Feminism struck me as the double-edged sword of empowerment and entrapment.  To me, Feminism defeated its own purpose because it called too much attention (the wrong kind) to the thing that it was trying to overcome. (See, I’m a woman and you should listen to me because I’m a woman). You may get close to what men get but as long as you keep throwing your gender in their face, but there will always be a divide and there will always be inequality.  I felt it better to be an Individualist in the “listen-to-what-I-have-to-say-because-it’s-good/true/smart/useful (regardless that I am a woman).” 

In college I worked shoulder to shoulder with men and women alike.  Pushing the boundaries of broadcast production to the point that it made no difference whatsoever what gender you were.  All of us could direct, produce, shoot, edit, write.  I graduated with some of the most talented and passionate people in their craft.  It was a wonderful microcosm of what could be possible.  And then I entered the real world…

It wasn’t obvious or immediate but I began to see our still “gender-fied” world outside of the protective walls of college and academia.  It was so subtle that I didn’t even see it for years.  I was already working in the male-dominated industries of broadcasting and hi-tech so I could roll with misogynist jokes and attitudes and bend them to my purposes.  I commonly had to prove myself but usually won the respect of my peers through hard work and devotion to improving.  I progressed upward, with full exposure to mid-level and upper-level leadership, clients and vendors.  And it was there that I began to see certain “boys’ clubs” which I could never progress beyond or be a part of.  My shock to their existence was naïve but I convinced myself I really didn’t want to go higher in the leadership chain because of the stress and the demands.  Which is partly true, but it was also just so unsavory and unwelcoming.  Toward the end of my working stint, there came a subversive and patronizing undercurrent which I got swept up in and I just got tired of fighting it. 

When I got married, I soon noticed that my husband was treated differently in identical scenarios.  The foremost example was when dealing with customer service for a wood blinds company that made a mess of our order.  We both separately spoke to the customer service folks, asking for the same things.  But Ken got a lot farther than I did when it came to getting refunds, comp products and special accommodation.  The same held true when we were bumped from an Alaska flight to Pullman a few years ago.  For our trouble, we got not one, not two but three round-trip tickets anywhere Alaska flew—EACH.  I was grateful for his success but I felt for the first time disheartened by the realization that I wasn’t able to get what I wanted and deserved for myself.

To be honest, in the last few years I’ve felt frustrated but more than that, disappointed.  Disappointed in me for giving up and accepting the situation.  When I was on my Individualist kick, I wouldn’t succumb to a defeatist attitude or have a secret gratefulness to have a husband who can talk to the customer service people of the world.  I realize bending to this; I became part of the problem. 

When I found out I was pregnant though, priorities changed.  The daily ego-fueled ideological scrapping and proverbial dick-measuring at work struck me as futile and banal as it always was, but I no longer got stuck in it like fly paper.  My world view expanded while focusing on something so small and fragile.  Funny how that happens.   (Watch now as folks come out of the woodwork, “See, see a woman shouldn’t be compensated like a man because she can’t keep her eye on the ball and give everything she has to her job.  The minute she gets knocked-up she coasts.”)  Such an American, work-yourself-to-death view.  I’ll take actual work-life balance, please.

Currently I’m doing the ultimate feminine job: full-time mothering.  It doesn’t get more female than this, it doesn’t get more multi-taskingly challenging than this and it doesn’t get less paid then this.  I’m sure the original Feminists didn’t intend for someone like me to stop down a 12-year career to stay home raising a child.
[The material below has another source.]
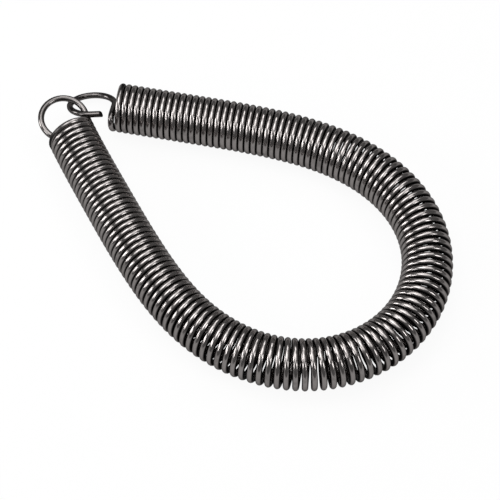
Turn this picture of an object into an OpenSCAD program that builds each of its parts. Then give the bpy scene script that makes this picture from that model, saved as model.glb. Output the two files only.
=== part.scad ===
// Long close-wound extension spring, laid flat and bent round into a ring,
// with its two end hooks linked. One continuous wire, so one solid.
// The ring lies on the XY plane, its centre over the origin.

/* [Wire] */
// Wire diameter
wire_d = 2; // [1.6:0.1:2.4]
// Tightest bend in the wire, to its centre
bend_r = 2; // [1.6:0.1:2.4]

/* [Coil] */
// Outside diameter of the coil
coil_od = 16; // [13:0.1:20]
// Number of turns
coil_count = 135; // [110:1:165]
// Clearance between neighbouring turns on the inner side of the ring
turn_gap = 0.02; // [0.01:0.01:0.1]

/* [Ring] */
// Angle the coil turns through from one end to the other
ring_turn = 234.3; // [228:0.1:240]
// Direction the first end of the coil faces
ring_face = -151.3; // [-180:0.1:180]

/* [Hooks] */
// How much wider than the coil the hooks are opened
hook_ease = 0.6; // [0.4:0.1:1]
// Straight neck of the side hook
neck_l = 4.2; // [3.5:0.1:4.4]
// How far the side hook's tip tucks in beside the coil
tip_tuck = 1; // [0.8:0.1:1.4]
// Length of the crossing hook's loop, in degrees
cross_loop = 275; // [260:1:280]
// Gap between the crossing hook's tail and its root
tail_gap = 0.4; // [0.2:0.1:1]
// Gap where the crossing hook passes the side hook's root
link_gap = 0.16; // [0.1:0.02:0.3]
// Gap where the crossing hook passes over the side hook's neck
over_gap = 0.48; // [0.44:0.02:0.6]
// How far the last half turn is splayed away from the coil, in degrees
end_splay = 1; // [0.5:0.1:3]

/* [Hidden] */
$fn = 48;

wire_r = wire_d / 2;
coil_r = coil_od / 2 - wire_r;
hook_r = coil_r + hook_ease / 2;
// Each half turn is half a torus; this is the angle between two halves.
half_turn = neat(180 - 2 * asin((wire_d + turn_gap) / (4 * coil_r)));
// Share of the tightest bend at each tenth of the coil. The hooked ends stay
// almost straight and the middle of the coil takes the bend.
share = [[0, 0.1], [0.1, 0], [0.2, 0.14], [0.3, 0.59], [0.4, 0.86], [0.5, 1],
    [0.6, 0.97], [0.7, 0.64], [0.8, 0.21], [0.9, 0], [1, 0]];
share_sum = total([for (i = [0:coil_count - 1]) lookup(place(i), share)]);

// Crossing hook, from the splayed end of the coil over its centre. Past the
// seat it rides beside the side hook's neck and over it.
cross_roll = 10.5 + end_splay;
cross_bend = 118.5;
cross_neck = 0.97 * coil_r;
cross_tilt = 85.5;
cross_own = rolled(moved(curved(rolled([[0, 0, 0], spin_z(0)], cross_roll), cross_bend, bend_r),
    [0, 0, cross_neck], spin_z(0)), cross_tilt);
seat = curved(cross_own, 270, hook_r)[0];
tail = curved(cross_own, cross_loop, hook_r);
tail_l = -tail[0] * (tail[1] * [0, 0, 1]) - wire_d - tail_gap;

// Side hook: its neck drops by neck_drop from where it leaves the coil.
neck_drop = 0.88 * bend_r;
side_start = 180 - asin((seat[2] - wire_d - over_gap + neck_drop) / coil_r);
side_roll = 97.1 + 15 * max(wire_d - 2, 0);
side_bend = 101.3;
side_tilt = -80.7;
side_loop = 180 + asin((bend_r + neck_l + tip_tuck - wire_d) / hook_r);
side_root = coil_r * [1 + cos(side_start), 0, sin(side_start)];

// Where the second end of the coil lies, seen from the first, and its heading:
// the crossing hook's seat falls beside the side hook's neck.
seat_side = -120.7;
seat_spot = side_root - [0.14, neck_l - 2.2, 0]
    + sqrt(pow(wire_d + link_gap, 2) - pow(seat[2] - side_root[2], 2)) * unit(seat_side);
cross_face = ring_turn + half_turn - end_splay - 180;
splayed = 2 * coil_r * (unit(cross_face + end_splay) - unit(cross_face));
hooked = seat_spot - splayed - spin_z(cross_face) * seat;
far_end = [hooked[0], hooked[1], ring_turn];
// Peak bend per turn, lopsidedness and sharpness that close the ring.
fit = closed([ring_turn / share_sum, 0, 1], 8);
// Turn angles at the inner joints.
step = steps();

// Wire bends are joined by balls a hair larger than the wire.
ball_r = wire_r + 0.003;
nib = 0.01;

block = 12;

function total(v, i = 0, s = 0) = i == len(v) ? s : total(v, i + 1, s + v[i]);
function place(i) = (i + 0.5) / coil_count;

function unit(a) = [cos(a), sin(a), 0];

// An angle is nudged by at most 0.01 degrees so that its sine and cosine,
// written with six digits, still turn without stretching. The turns of the
// coil then meet exactly; what a nudge takes is given back at the next turn.
function six(x) = let (p = pow(10, 6 - ceil(log(abs(x) + 1e-12)))) round(x * p) / p;
function slack(a) = abs(pow(six(cos(a)), 2) + pow(six(sin(a)), 2) - 1);
function neat(a) = let (
    c = [for (k = [-20:20]) a + k * 0.0005],
    m = min([for (x = c) slack(x)]))
    [for (x = c) if (slack(x) == m) x][0];
function steps(i = 0, owed = 0, v = []) = i == coil_count ? v : let (
    want = half_turn - bend(i, fit) + owed,
    got = neat(want))
    steps(i + 1, want - got, concat(v, [got]));

// Bend of turn i of the coil.
function bend(i, u) = u[0] * pow(max(lookup(place(i), share), 1e-9), u[2])
    * (1 + u[1] * (2 * place(i) - 1));

// Centres of the wire down the coil, from one inner joint to the next.
function along(p, a) = [p[0] + 2 * coil_r * cos(a), p[1] + 2 * coil_r * sin(a)];
function walk(u, i = 0, p = [0, 0], a = 0) = i == coil_count ? [p[0], p[1], a]
    : walk(u, i + 1, along(along(p, a), a + half_turn), a + bend(i, u));
function outer(u) = [for (i = 0, p = [0, 0], a = 0; i < coil_count;
    p = along(along(p, a), a + half_turn), a = a + bend(i, u), i = i + 1) along(p, a)];

// Newton's method on the three things that must meet at the linked ends.
function miss(u) = walk(u) - far_end;
function slope(u, f, d) = (miss(u + d) - f) / 0.0001;
function closed(u, n) = n == 0 ? u : let (
    f = miss(u),
    a = slope(u, f, [0.0001, 0, 0]),
    b = slope(u, f, [0, 0.0001, 0]),
    c = slope(u, f, [0, 0, 0.0001]),
    d = a * cross(b, c))
    closed(u - [f * cross(b, c), f * cross(c, a), f * cross(a, b)] / d, n - 1);

// Poses along a wire: a place and three axes. The wire runs along the third
// axis and bends towards the first.
function spin_x(a) = [[1, 0, 0], [0, cos(a), -sin(a)], [0, sin(a), cos(a)]];
function spin_y(a) = [[cos(a), 0, sin(a)], [0, 1, 0], [-sin(a), 0, cos(a)]];
function spin_z(a) = [[cos(a), -sin(a), 0], [sin(a), cos(a), 0], [0, 0, 1]];
function moved(f, p, m) = [f[0] + f[1] * p, f[1] * m];
function curved(f, a, r) = moved(f, [r * (1 - cos(a)), 0, r * sin(a)], spin_y(a));
function rolled(f, a) = [f[0], f[1] * spin_z(a)];

side_loop_at = rolled(moved(curved(rolled([side_root, spin_y(180 - side_start) * spin_x(180)],
    side_roll), side_bend, bend_r), [0, 0, neck_l], spin_z(0)), side_tilt);
last = walk(fit);
cross_loop_at = [[last[0], last[1], 0] + splayed + spin_z(cross_face) * cross_own[0],
    spin_z(cross_face) * cross_own[1]];

// Extent of the ring, so that it can be centred.
turned = spin_z(ring_face);
function loop_ends(f) = let (
    c = turned * (f[0] + f[1] * [hook_r, 0, 0]),
    n = turned * f[1] * [0, 1, 0])
    [for (s = [-1, 1]) [for (k = [0, 1]) c[k] + s * hook_r * sqrt(1 - n[k] * n[k])]];
edge = concat([for (p = outer(fit)) turned * [p[0], p[1], 0]],
    loop_ends(side_loop_at), loop_ends(cross_loop_at));
edge_x = [for (p = edge) p[0]];
edge_y = [for (p = edge) p[1]];
centre = [(min(edge_x) + max(edge_x)) / 2, (min(edge_y) + max(edge_y)) / 2];

// Half a turn, standing on the XZ plane from the origin outward.
module half(up, a = 180)
    translate([coil_r, 0, 0]) rotate([up ? 90 : -90, 0, 0]) rotate_extrude(angle = a)
        translate([coil_r, 0]) circle(d = wire_d);

// Turn i, upper half first.
module turn(i) {
    half(true, i == 0 ? side_start - nib / coil_r * 180 / PI : 180);
    translate([2 * coil_r, 0, 0]) rotate([0, 0, outer_step(i)]) half(false);
}

function outer_step(i) = i == coil_count - 1 ? neat(half_turn - end_splay) : half_turn;

// Puts its children at the start of turn b, from the start of turn a.
module onward(a, b) {
    if (a < b)
        translate([2 * coil_r, 0, 0]) rotate([0, 0, half_turn])
            translate([2 * coil_r, 0, 0]) rotate([0, 0, -step[a]])
                onward(a + 1, b) children();
    else children();
}

// The turns are built in blocks, each from its own first turn.
module coil() color("dimgray")
    for (b = [0:block:coil_count - 1]) onward(0, b)
        union() for (i = [b:min(b + block, coil_count) - 1]) onward(b, i) turn(i);

// A bend in the wire from the origin, up and over towards +X.
module curve(a, r, open_end = false) {
    e = nib / r * 180 / PI;
    sphere(r = ball_r);
    translate([r, 0, 0]) rotate([90, 0, 0]) rotate([0, 0, open_end ? 180 - a : 180 - a + e])
        rotate_extrude(angle = open_end ? a - e : a - 2 * e) translate([r, 0]) circle(d = wire_d);
    translate([r * (1 - cos(a)), 0, r * sin(a)]) rotate([0, a, 0]) children();
}

// A straight length of wire from the origin up.
module straight(l, open_end = false) {
    sphere(r = ball_r);
    translate([0, 0, nib]) cylinder(d = wire_d, h = open_end ? l - nib : l - 2 * nib);
    translate([0, 0, l]) children();
}

// Hook that leaves the side of the coil, its loop ending beside the coil.
module side_hook() color("dimgray")
    translate(side_root) rotate([180, 180 - side_start, 0]) rotate([0, 0, side_roll])
            curve(side_bend, bend_r) straight(neck_l) rotate([0, 0, side_tilt])
                curve(side_loop, hook_r, true);

// Hook that crosses over the centre of the coil, with a straight tail.
module cross_hook() color("dimgray")
    rotate([0, 0, cross_roll]) curve(cross_bend, bend_r) straight(cross_neck) rotate([0, 0, cross_tilt])
        curve(cross_loop, hook_r) straight(tail_l, true);

module spring() translate([-centre[0], -centre[1], coil_r + wire_r]) rotate([0, 0, ring_face]) {
    coil();
    side_hook();
    onward(0, coil_count - 1) translate([2 * coil_r, 0, 0]) rotate([0, 0, outer_step(coil_count - 1)])
        translate([2 * coil_r, 0, 0]) rotate([0, 0, 180]) cross_hook();
}

spring();
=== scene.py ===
# Long close-wound extension spring of dark drawn wire, lying bent round into a
# ring with its two end hooks linked. The wire is drawn along the route that the
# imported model's own sizes give.
from math import asin, ceil, cos, degrees, pi, radians, sin, sqrt, tau

import bpy
from mathutils import Matrix, Vector, kdtree
from numpy import array, interp
from numpy.linalg import solve


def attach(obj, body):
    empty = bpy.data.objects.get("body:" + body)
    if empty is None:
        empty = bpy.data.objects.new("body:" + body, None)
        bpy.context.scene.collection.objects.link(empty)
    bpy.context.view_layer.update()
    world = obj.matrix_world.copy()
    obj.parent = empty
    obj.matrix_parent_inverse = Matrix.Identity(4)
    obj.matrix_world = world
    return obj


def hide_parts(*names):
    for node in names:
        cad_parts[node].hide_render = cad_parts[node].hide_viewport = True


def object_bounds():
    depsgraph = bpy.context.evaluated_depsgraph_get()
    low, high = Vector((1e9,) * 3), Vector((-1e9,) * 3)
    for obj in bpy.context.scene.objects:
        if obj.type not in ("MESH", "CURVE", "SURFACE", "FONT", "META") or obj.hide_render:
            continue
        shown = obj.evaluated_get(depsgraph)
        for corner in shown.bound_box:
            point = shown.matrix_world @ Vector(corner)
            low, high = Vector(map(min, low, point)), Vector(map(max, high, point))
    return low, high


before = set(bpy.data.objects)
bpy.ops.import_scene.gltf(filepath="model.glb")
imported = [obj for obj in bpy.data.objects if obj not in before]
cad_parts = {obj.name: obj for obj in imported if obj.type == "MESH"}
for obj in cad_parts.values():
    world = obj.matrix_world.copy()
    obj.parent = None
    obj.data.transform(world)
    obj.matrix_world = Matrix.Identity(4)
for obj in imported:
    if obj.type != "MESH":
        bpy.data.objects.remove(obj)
cadLow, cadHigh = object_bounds()
print("frame loaded")

mm = 0.001


# ---------- wire route
coil = {
    "wireRadius": 1 * mm,
    "bendRadius": 2 * mm,  # tightest bend, to the wire's centre
    "radius": 7 * mm,  # to the wire's centre
    "turns": 135,
    "gap": 0.02 * mm,  # between turns, on the ring's inner side
    "ringTurn": 234.3,  # how far the coil turns from end to end
    "ringFace": -151.3,  # where its first end faces
    # share of the tightest bend, at every tenth of the coil
    "bendShares": (0.1, 0, 0.14, 0.59, 0.86, 1, 0.97, 0.64, 0.21, 0, 0),
    "closingSteps": 8,  # of Newton's method
    "stepsPerHalf": 20,
    "sides": 14,
}

hooks = {
    "loopRadius": coil["radius"] + 0.3 * mm,
    "sideRoll": 97.1,
    "sideBend": 101.3,
    "sideNeck": 4.2 * mm,
    "sideTilt": -80.7,
    "tipTuck": 1 * mm,  # how far the side hook's tip tucks in beside the coil
    "neckDrop": 0.88 * coil["bendRadius"],
    "crossRoll": 11.5,
    "crossBend": 118.5,
    "crossNeck": 0.97 * coil["radius"],
    "crossTilt": 85.5,
    "crossLoop": 275,
    "tailGap": 0.4 * mm,
    "linkGap": 0.16 * mm,
    "overGap": 0.48 * mm,
    "seatTurn": 270,  # where on its loop the crossing hook seats by the side hook
    "seatSide": -120.7,
    "seatBack": (0.14 * mm, 2 * mm, 0),  # of the seat, out along the side hook's neck
    "splay": 1,  # of the last half turn
    "step": 0.5 * mm,
}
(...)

But I wonder when I rejoin the working-outside-the-home crowd if this experience will have a marked effect on my attitude toward the genders or my role in the workforce?  All I know is that I still want to be judged for what I bring to the table.  But maybe what I’ll be bringing will be a little more perspective, an even better ability to multi-task and (hopefully) some skills to win over customer service people.  We’ll see.